Imagine that we have the following sentence:

You, open the door.

Now what is its negative form? Are both of the following sentences correct?

You, don't open the door.
Don't you open the door. (I'm reading a grammar book. The book has only mentioned this sentence for negative form of imperatives. This sentence is kinda strange for me, that's why I want to know that are both sentence correct?)


Now the last question, is it the same when we have a noun in imperatives?

Affirmative: John, open the door.
Negatives: John, don't open the door.
or: Dont John open the door.
 
Don't open the door. :tick:
Don't you open the door. :tick:
John, don't open the door. :tick:

If you had something like Hey you, don't open the door it would be fine, but you on its own sounds odd to me. If there were a pause between the two, it could be OK.
 
Dont John open the door?

Isn't this one correct? It is the same as "Don't you open the door"

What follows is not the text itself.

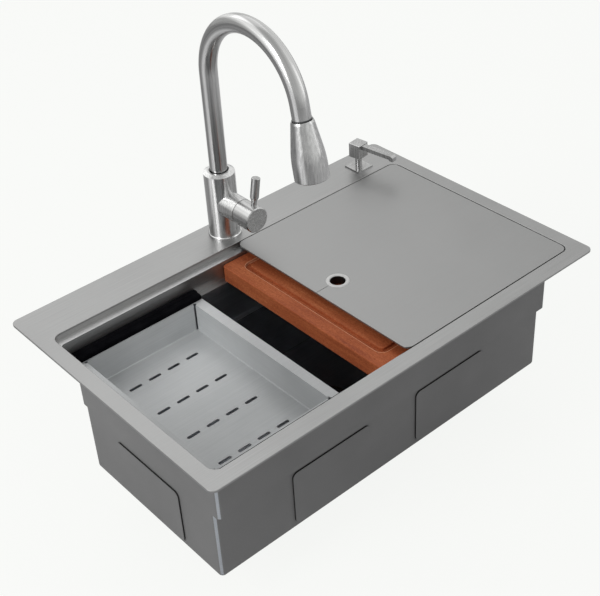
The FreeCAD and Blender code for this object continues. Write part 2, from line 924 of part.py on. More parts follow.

No. It's not correct. Firstly, you have omitted the apostrophe from "Don't". Secondly, we don't position someone's name there in an imperative. "Don't you open the door" is a common but (in my opinion), non-standard phrase. I would say that it's a shortened form of "Don't you dare open the door".

If you use someone's name in an imperative, then it goes at the beginning or the end.

John, don't open the door.
Don't open the door, Sarah.
 
If you use someone's name in an imperative, then it goes at the beginning or the end.

John, don't open the door.
Don't open the door, Sarah.

Even me as a non-native speaker of English have the same idea
 
Even [strike]me[/strike] I, as a non-native speaker of English, have the same idea.

Did you mean "Even I, as a non-native speaker of English, think the same"?
 
Did you mean "Even I, as a non-native speaker of English, think the same"?


Yes! I thought mistakenly that "even" is a preposition.